Jesus, in His resurrected body of indescribable beauty a three dimensional body of solid light, of Infinite Majesty: The Glory of the Sacred Heart of Jesus.
I said out loud in the Italian language: “Ma quello e il Sacro Cuore “, meaning: “But that One is the Sacred Heart”, I recognized Him in His Glory, my mouth spoke out loud, without me realizing that I was doing it. When I was a child in Italy we called Him Sacred Heart because there is only one Sacred Heart, the one of Jesus.
Colors and appearance very difficult to describe for their beauty everything was out of this world plus there was knowledge perceived in His presence. It was like: Seeing is Understanding.
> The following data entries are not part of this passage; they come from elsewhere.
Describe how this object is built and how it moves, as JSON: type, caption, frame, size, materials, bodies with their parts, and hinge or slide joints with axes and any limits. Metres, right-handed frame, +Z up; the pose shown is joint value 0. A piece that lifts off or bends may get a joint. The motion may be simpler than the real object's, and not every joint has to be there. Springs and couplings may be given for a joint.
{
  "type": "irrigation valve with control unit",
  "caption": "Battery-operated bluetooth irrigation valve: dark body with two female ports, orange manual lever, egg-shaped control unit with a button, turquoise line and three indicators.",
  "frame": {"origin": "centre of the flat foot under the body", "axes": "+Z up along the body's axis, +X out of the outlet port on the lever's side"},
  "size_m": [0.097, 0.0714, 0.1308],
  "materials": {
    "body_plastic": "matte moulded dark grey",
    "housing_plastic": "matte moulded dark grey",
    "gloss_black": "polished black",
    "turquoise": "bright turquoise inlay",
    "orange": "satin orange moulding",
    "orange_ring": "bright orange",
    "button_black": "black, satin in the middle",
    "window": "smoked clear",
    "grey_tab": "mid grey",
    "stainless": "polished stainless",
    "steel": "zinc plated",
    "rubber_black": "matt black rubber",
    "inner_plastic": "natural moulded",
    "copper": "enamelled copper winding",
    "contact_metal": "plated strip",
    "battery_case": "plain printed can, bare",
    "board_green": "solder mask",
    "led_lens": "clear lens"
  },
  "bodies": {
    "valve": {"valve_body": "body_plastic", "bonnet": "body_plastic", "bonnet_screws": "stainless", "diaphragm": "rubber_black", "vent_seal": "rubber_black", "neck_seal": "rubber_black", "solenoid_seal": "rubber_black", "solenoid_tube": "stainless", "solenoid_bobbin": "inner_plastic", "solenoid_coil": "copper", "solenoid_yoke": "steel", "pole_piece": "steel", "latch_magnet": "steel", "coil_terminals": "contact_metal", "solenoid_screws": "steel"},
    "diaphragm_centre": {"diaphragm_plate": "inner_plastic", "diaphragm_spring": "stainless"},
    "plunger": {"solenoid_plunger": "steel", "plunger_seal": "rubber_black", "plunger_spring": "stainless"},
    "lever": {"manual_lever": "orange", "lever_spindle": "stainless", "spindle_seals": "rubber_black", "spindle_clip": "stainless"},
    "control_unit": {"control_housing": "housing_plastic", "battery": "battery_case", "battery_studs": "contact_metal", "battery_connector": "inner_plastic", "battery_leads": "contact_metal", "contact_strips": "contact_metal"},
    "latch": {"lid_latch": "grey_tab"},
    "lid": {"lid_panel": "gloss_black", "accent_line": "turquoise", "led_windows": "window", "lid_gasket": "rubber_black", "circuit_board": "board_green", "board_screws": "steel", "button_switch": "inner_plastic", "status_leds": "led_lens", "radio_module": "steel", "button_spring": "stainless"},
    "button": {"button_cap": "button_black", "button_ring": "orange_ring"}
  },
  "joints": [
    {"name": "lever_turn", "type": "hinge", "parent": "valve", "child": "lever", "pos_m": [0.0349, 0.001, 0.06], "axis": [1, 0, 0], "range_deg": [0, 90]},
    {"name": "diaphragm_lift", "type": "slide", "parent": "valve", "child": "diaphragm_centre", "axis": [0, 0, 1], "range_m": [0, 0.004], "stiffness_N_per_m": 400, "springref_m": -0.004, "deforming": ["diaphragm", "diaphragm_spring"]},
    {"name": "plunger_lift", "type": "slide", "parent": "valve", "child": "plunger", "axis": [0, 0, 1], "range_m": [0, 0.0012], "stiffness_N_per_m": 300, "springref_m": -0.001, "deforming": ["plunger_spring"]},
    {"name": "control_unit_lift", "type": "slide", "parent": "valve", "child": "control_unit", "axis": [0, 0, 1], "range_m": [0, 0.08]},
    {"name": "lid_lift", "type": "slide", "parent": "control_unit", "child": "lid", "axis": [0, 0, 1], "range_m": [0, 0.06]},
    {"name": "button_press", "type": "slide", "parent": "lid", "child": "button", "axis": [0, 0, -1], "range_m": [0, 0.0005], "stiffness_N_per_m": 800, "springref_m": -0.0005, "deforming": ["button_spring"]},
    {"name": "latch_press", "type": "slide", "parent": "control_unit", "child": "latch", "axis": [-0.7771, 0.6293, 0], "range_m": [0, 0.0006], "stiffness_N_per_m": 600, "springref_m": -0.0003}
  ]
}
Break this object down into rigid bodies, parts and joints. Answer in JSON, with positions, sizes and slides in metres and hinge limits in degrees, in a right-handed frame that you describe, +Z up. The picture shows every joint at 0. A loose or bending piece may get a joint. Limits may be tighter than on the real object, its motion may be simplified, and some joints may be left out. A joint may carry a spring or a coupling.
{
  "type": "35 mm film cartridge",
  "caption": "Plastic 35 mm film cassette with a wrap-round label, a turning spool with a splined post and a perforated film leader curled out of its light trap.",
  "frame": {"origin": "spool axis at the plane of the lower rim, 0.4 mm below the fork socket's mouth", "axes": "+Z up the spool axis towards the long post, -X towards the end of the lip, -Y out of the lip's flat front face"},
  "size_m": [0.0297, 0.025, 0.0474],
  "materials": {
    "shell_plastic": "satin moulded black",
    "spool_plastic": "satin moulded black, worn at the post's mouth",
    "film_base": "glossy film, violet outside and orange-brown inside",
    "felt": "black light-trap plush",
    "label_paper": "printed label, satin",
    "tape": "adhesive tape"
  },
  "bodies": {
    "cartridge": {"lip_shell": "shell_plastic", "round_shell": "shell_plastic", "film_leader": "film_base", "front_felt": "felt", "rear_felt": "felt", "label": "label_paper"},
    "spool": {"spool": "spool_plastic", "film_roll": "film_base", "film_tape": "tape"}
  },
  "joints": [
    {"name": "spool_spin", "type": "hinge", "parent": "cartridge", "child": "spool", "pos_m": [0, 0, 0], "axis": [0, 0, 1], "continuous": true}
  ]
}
I understood that the movement and the light was self-generated power, a LIVING LIGHT.
His garment was like burning coals but the colors were pure, there was no darkness in them, there was a slight movement in them like shimmering.
Praise the Lord, my soul. Lord my God, you are very great; you are clothed with splendor and majesty. The Lord wraps himself in light as with a garment; he stretches out the heavens like a tent
-Psalm 104: 1-2
He was tall in stature with square shoulders, an imposing figure, Majestic. He had a mantel that was like the glowing colors of the sun; only the colors of the sun are dirty, in comparison. The colors of His garment were “sfumati” they went from red to orange than yellow but the center of His body was pure white, the purest white. More I was looking and more the center of His body was moving with an intense speed and splendor I never knew possible, it was an upwards movement like intense lightning, electricity. I realized I was looking at ABSOLUTE PERFECTION AND POWER!
For our God is a consuming fire.
– Hebrew 12:29
His head was white difficult to describe it, His hair were white but very soft like wool, they were divided in the center, they were pulled back, shoulder length, His forehead was not high but a perfect rectangle, I admired that more than once.
His head and his hairs were white like wool, as white as snow;…
– Rev 1:14,15
Than I had like a close up of His right cheek, His beard was scarce not full, I said out loud in Italian “Oh, e sbarbatello!” another typical Italian expression, meaning: “He did not have a thick beard”. His eyes were looking down like the statue in the Church.
His face only was changing in a very special way from a Majestic Powerful King and older man, to a younger man but they were the same person. Like a slow beautiful metamorphosis you see the older person becoming younger and the young becoming older, sometime both at the same time in one, but distinctly different and yet the same, one person. I will never be able to describe it with words.
I detected His arms under His garment straight down His side and a belt not too high. On the side of His heart there was a perfect horizontal cut from which was flowing blood the color was “alizarin crimson ” and I detected a golden-silver color glittering inside His blood, the drip was like a vertical line going down His garment.
And he was clothed with a vesture dipped in blood; and his name is called The word of God.
– Rev 19:13
I made a real effort to continue to look as long as I could, I did not want to stop because all was very beautiful. The Vision was enchanting, captivating but because my heart or my soul was coming out my chest like a pull or an explosion, difficult to say it was so painful, I could not sustain it.
I had to close my eyes and as soon as I close my eyes the pain instantly disappeared. When I looked again I said out loud in Italian: ” Ora ho visto ” meaning: “ Now I saw “. And He disappeared.